Bref, il n’y a pas de mauvaises raisons de transitionner à priori, si cette démarche peut aider une personne d’une façon ou d’une autre, c’est l’essentiel.

► L’argument des détransitions

Un autre argument majeur employé par les TERFs est le potentiel risque pour une personne trans de regretter sa transition, avec une impossibilité de retourner totalement en arrière selon le degré de transition de la personne.
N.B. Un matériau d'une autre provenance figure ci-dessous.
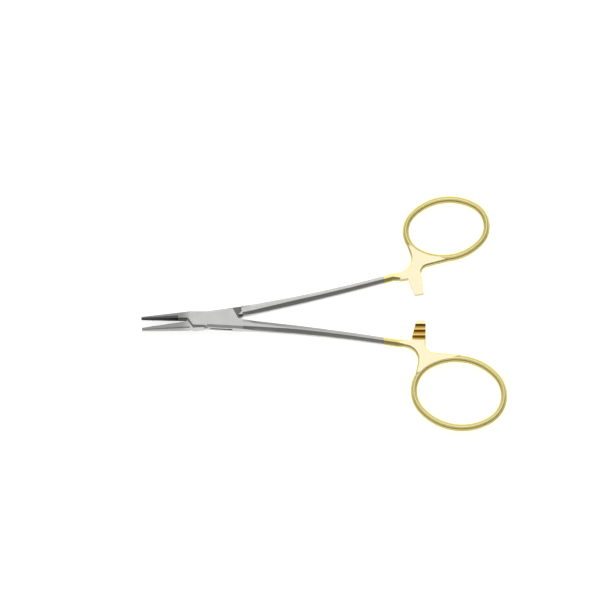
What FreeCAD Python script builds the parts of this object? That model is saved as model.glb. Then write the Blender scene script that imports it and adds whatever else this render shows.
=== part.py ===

Cette idée est encore une fois fallacieuse : les chiffres et les statistiques disponibles nous indiquent deux choses intéressantes, d’une part les détransitions sont clairement minoritaire, d’autre part et de surcroît elles sont souvent motivées par des facteurs extérieurs (transphobie de façon générale, discrimination, harcèlement…) ce qui est intéressant à noter.

En ce qui concerne ce point, voici quelques statistiques représentatives : une étude menée aux Etats-Unis rapporte que 82,5 % des détransitions sont dues à des facteurs externes pour seulement 15,9 % qui sont dues à des facteurs internes ; bien qu’il y ait peu d’étude ce sujet, les statistiques de retour en arrière se trouveraient dans une fourchette entre 1 % et 8 %.

Les différentes informations évoquées autour de la question de la transidentité permettent de répondre à l’argumentaire TERF : les idées employées par cette mouvance anti-trans manquent souvent de preuves (la détransition reste par exemple un phénomène mineure aux facteurs complexes), ou tirent de mauvaises conclusions (estimer que telle cause de transition est forcément néfaste par exemple). En revanche, ce que dit la science, c’est que la transition sauve la vie des personnes dysphoriques de genre (une partie des personnes trans).